The FBI’s latest annual report shows a decline in violence against Jews, findings that are at odds with Jewish watchdog groups who say anti-Semitic hate crimes have hit their highest levels in history during the past two years.

The FBI’s 2021 findings, released at the end of last year, have sparked accusations the federal law enforcement agency is deflating these statistics at a time when the American Jewish community is facing an unprecedented wave of anti-Semitism. At least one watchdog group is calling on Congress to investigate how and why the FBI underreported anti-Jewish hate crimes.

"At a time of record anti-Semitic hate crimes, it is appalling that the FBI's data-gathering has been so badly botched," said Kenneth L. Marcus, chairman of the Louis D. Brandeis Center for Human Rights Under Law, a watchdog group that combats Jew hatred. "This massive failure has undermined the purposes of hate crimes data precisely when we most need the data. If the FBI doesn't quickly correct this problem, congressional committees will need to ask some serious questions."

Marcus said the FBI’s 2021 statistics on hate crimes against Jews are "essentially useless" due to new reporting procedures that omitted statistics from organizations typically included in the federal agency’s yearly assessment. While the FBI claimed that violence against Jews decreased last year, groups such as the Anti-Defamation League reported that 2021 saw the highest levels of anti-Semitic violence on record. A report from the AMCHA Initiative, a Jewish advocacy group, last year found that assaults on Jewish students and their identities doubled in the 2021 and 2022 academic year.

Marcus, an attorney and former staff director of the United States Commission on Civil Rights, said the FBI’s inaccurate reporting is likely to prompt congressional oversight.
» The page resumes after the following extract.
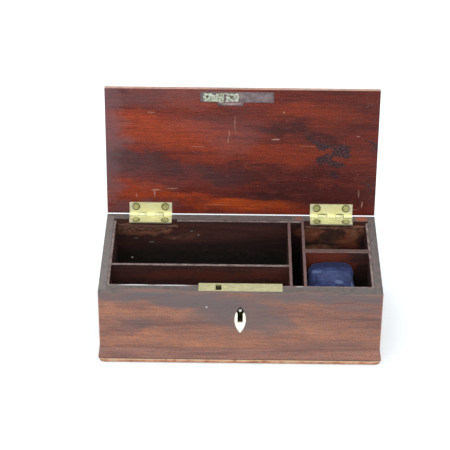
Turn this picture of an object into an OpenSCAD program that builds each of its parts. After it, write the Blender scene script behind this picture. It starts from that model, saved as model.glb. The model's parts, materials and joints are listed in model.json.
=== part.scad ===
// Divided mahogany box: hinged lid, brass stop butts, box lock, kite escutcheon, lined and divided inside.
// Frame: origin at the centre of the base's underside, +X right, +Y to the hinged back, +Z up.
// The lid is drawn open against its stop, which is where its joint reads zero.

/* [Box] */
// Width of the body over the end boards
box_w = 240; // [206:1:320]
// Depth of the body over the front and back boards
box_d = 122; // [100:1:160]
// Height from the underside of the base to the rim
box_h = 73; // [61:1:100]
// Thickness of the front board, which holds the lock
front_t = 10; // [8.5:0.5:12]
// Thickness of the back board
back_t = 8; // [6.5:0.5:10]
// Thickness of the end boards
end_t = 6.5; // [5:0.5:9]
// Wood that covers the end grain of an end board at each corner
corner_lip = 3; // [2:0.5:5]
// Thickness of the bottom board
bottom_t = 4.4; // [3:0.2:7]
// Radius of the rounding under the bottom board's edge
bottom_round = 1.6; // [0.8:0.2:2.4]
// Radius of the bottom board's corners in plan
bottom_corner = 7; // [3:0.5:8]

/* [Base moulding] */
// Height of the moulding above the bottom board
moulding_h = 11; // [7:0.5:16]
// Thickness of the moulding at its foot
moulding_t = 3.2; // [2.4:0.2:5]
// How far the foot stands out from the body
moulding_out = 1.5; // [0.8:0.1:2.2]
// Height of the upright foot under the hollow
moulding_foot = 2; // [1:0.5:4]

/* [Lining and dividers] */
// Thickness of the lining boards
lining_t = 2.2; // [1.6:0.2:3]
// How far linings and dividers stop below the rim
lining_drop = 0.5; // [0.3:0.1:2]
// Depth that the rear lining is cut away behind the hinges
lining_cut = 4.7; // [3.5:0.1:8]
// Thickness of the thin dividers
divider_t = 2.4; // [1.8:0.2:3.2]
// Thickness of the short divider in the right bay
short_divider_t = 5.2; // [2:0.2:7]
// Depth of the grooves that hold the dividers
groove_d = 0.8; // [0.5:0.1:1]
// Front to back room of the long front tray
front_tray_d = 29.5; // [22:0.5:45]
// Width of the narrow slot between the two cross dividers
slot_w = 9.8; // [7:0.2:16]
// Width of the right bay
right_bay_w = 55; // [44:1:60]
// Front to back room of the pincushion's compartment
right_front_d = 52; // [40:1:60]

/* [Lid] */
// Thickness of the lid board
lid_t = 5; // [4.6:0.1:8]
// Radius of the rounding along the lid's upper edges
lid_round = 1.4; // [0.6:0.2:2]
// Angle from shut to the stop
lid_open = 95; // [80:1:110]
// Gap between the rim and the shut lid
lid_gap = 0.15; // [0.1:0.05:0.3]

/* [Hinges] */
// Length of each hinge
hinge_l = 38; // [30:1:46]
// Distance from the box's end to the hinge
hinge_inset = 20; // [14:1:26]
// Width of a leaf, from the pin's centre to its edge
leaf_w = 12; // [10:0.5:12.6]
// Thickness of a leaf
leaf_t = 1.2; // [0.9:0.1:1.5]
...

"In my experience overseeing federal civil rights data collections, congressional committees have historically taken a keen interest in the completeness and accuracy of governmental information provided to the public," Marcus told the Washington Free Beacon. "It is hard to imagine that a failure of this scope would escape the notice of congressional oversight staff."
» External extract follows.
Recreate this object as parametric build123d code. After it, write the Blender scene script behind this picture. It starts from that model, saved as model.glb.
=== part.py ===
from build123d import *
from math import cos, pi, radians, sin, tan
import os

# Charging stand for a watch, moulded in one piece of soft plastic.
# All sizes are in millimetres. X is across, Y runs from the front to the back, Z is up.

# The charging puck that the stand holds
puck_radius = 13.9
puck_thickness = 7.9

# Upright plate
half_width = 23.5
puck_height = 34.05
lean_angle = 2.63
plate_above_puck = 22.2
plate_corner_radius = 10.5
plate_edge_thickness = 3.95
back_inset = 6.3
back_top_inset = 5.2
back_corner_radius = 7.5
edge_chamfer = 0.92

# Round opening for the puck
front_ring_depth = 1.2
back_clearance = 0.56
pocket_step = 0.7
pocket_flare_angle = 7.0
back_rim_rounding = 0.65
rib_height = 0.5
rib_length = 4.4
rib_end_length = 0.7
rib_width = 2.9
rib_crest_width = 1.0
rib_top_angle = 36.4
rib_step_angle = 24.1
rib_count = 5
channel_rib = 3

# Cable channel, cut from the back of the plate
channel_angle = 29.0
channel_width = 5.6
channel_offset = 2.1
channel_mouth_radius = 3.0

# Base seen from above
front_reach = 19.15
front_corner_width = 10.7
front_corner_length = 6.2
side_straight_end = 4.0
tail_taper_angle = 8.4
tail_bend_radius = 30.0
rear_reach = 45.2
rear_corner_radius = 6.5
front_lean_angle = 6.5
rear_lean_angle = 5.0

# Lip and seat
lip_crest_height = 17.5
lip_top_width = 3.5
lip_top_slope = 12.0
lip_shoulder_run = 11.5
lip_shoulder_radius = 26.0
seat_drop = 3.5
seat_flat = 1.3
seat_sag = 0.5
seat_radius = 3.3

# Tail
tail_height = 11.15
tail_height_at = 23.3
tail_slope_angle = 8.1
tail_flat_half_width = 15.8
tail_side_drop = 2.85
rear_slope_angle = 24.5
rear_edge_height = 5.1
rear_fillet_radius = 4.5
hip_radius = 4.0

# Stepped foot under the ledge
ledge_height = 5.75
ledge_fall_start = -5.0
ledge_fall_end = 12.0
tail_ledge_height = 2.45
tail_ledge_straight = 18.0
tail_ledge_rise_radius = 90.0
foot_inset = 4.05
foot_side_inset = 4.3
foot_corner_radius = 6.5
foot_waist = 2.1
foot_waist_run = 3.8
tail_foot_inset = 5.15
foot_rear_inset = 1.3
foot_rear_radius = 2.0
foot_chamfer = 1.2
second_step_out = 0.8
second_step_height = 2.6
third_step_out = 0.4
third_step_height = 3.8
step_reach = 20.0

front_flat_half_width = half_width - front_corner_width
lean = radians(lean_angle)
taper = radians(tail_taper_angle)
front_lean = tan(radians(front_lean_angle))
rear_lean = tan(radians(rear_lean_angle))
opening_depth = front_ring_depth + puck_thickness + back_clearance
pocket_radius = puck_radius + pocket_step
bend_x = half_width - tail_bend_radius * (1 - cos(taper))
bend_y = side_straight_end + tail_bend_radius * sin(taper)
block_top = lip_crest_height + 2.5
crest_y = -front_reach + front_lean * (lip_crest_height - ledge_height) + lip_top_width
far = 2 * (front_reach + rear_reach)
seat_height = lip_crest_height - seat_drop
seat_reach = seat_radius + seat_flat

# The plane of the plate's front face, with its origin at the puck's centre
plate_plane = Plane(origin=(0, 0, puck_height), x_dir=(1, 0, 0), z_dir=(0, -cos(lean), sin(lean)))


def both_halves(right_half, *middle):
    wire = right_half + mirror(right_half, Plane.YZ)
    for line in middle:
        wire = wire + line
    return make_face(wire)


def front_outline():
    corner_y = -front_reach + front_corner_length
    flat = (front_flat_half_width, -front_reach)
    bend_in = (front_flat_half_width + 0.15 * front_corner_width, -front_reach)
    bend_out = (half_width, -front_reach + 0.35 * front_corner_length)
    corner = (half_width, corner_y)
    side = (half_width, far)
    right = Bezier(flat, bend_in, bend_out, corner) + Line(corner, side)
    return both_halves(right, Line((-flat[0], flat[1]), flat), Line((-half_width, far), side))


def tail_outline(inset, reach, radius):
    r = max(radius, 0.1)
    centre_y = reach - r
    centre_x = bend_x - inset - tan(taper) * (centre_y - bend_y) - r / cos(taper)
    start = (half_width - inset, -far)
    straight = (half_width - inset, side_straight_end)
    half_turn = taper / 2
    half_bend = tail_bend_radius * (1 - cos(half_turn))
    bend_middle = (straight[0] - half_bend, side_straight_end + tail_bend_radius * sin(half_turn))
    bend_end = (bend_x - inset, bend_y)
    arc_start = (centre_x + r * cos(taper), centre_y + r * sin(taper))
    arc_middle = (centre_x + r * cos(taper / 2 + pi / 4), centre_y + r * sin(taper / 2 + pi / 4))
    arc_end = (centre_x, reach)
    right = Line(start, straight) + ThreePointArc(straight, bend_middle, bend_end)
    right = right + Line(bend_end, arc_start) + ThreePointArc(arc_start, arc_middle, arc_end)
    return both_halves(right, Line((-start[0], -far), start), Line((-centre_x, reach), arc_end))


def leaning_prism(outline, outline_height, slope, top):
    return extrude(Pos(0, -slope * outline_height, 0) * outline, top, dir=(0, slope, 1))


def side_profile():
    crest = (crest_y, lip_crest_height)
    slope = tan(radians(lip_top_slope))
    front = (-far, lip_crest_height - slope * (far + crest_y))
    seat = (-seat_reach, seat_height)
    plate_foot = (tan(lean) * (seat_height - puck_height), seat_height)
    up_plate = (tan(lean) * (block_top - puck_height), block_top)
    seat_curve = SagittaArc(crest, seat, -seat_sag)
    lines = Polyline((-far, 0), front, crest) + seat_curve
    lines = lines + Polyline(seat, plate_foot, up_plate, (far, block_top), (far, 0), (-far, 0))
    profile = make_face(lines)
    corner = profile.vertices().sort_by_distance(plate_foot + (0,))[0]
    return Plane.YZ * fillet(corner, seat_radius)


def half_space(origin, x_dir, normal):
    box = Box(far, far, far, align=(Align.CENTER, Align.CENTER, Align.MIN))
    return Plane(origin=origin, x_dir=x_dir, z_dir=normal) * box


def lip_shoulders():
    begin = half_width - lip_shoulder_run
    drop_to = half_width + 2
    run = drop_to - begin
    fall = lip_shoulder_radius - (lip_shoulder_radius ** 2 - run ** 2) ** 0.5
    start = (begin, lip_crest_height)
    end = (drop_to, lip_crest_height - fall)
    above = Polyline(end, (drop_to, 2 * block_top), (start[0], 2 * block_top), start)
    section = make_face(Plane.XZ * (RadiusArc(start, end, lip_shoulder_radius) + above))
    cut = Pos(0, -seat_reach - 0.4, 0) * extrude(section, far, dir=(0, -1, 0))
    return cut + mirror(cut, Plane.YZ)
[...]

"I am hopeful that the Department of Justice and FBI will clean up this mess on their own," Marcus said. "If DOJ and the FBI do not fix this problem, however, by providing corrected and complete data to the public, we should not be surprised if Congress should get involved."

An FBI spokesman acknowledged the 2021 report was lacking information from multiple agencies across the country. The spokesman blamed this lapse on a shift in how statistics are collected. Due to this change, many law enforcement agencies did not submit their hate crime information in time for the FBI to include it in the most recent report.
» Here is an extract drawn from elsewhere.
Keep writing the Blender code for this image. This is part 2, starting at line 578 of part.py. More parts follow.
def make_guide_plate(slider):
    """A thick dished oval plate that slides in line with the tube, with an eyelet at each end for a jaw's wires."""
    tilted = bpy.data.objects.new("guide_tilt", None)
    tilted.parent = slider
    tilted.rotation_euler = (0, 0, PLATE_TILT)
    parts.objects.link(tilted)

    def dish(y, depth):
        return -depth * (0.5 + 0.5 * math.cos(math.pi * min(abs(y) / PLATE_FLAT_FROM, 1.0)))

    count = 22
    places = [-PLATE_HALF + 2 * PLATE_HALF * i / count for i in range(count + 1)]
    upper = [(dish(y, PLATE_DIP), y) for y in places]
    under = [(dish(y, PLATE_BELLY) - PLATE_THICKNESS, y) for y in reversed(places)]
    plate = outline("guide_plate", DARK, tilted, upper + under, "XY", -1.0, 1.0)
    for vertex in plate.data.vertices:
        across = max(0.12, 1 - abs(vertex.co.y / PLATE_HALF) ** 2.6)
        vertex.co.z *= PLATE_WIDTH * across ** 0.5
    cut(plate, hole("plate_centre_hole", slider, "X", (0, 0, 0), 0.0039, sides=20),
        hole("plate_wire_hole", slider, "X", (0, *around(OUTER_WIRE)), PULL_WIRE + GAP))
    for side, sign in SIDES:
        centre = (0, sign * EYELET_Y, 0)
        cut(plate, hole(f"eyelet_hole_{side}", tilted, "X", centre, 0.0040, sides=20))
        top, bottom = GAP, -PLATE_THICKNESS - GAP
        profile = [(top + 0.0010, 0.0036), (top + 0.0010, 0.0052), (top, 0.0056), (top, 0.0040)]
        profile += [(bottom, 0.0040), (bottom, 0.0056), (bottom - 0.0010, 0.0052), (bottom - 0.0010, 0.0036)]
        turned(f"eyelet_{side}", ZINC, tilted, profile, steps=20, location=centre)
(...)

"Law enforcement agency participation in submitting all crime statistics, including hate crimes, fell significantly from 2020 to 2021," the FBI spokesman said, referring the Washington Free Beacon to a Dec. 12 press release on the matter that includes similar claims. "Several of the nation’s largest law enforcement agencies, as well as some states, did not make the transition to [the new system] in time to submit data prior to the reporting deadline, and are not included in the 2021 reported totals."

The Brandeis Center reviewed the FBI’s previous reporting and found that in 2020, for instance, more than 15,000 agencies provided hate crimes data. In 2021, however, just 11,883 agencies provided statistics, a 20 percent drop. This appears to have created the impression that hate crimes against Jewish people declined, even though they rose.

Some of the agencies that omitted data from the most recent report are based in areas with the highest concentration of Jews, including California, Florida, New Jersey, and New York, according to the Brandeis Center. At least 198 anti-Semitic hate crimes occurred in New York during 2021, but none of them were included in the FBI’s final report. Los Angeles County, which also reported a rise in anti-Semitic violence, also is omitted from the FBI’s report.

"The problem is so bad," Marcus said, "that record-high levels of anti-Semitism appear in the official data as actual declines, because major jurisdictions didn’t formally report it."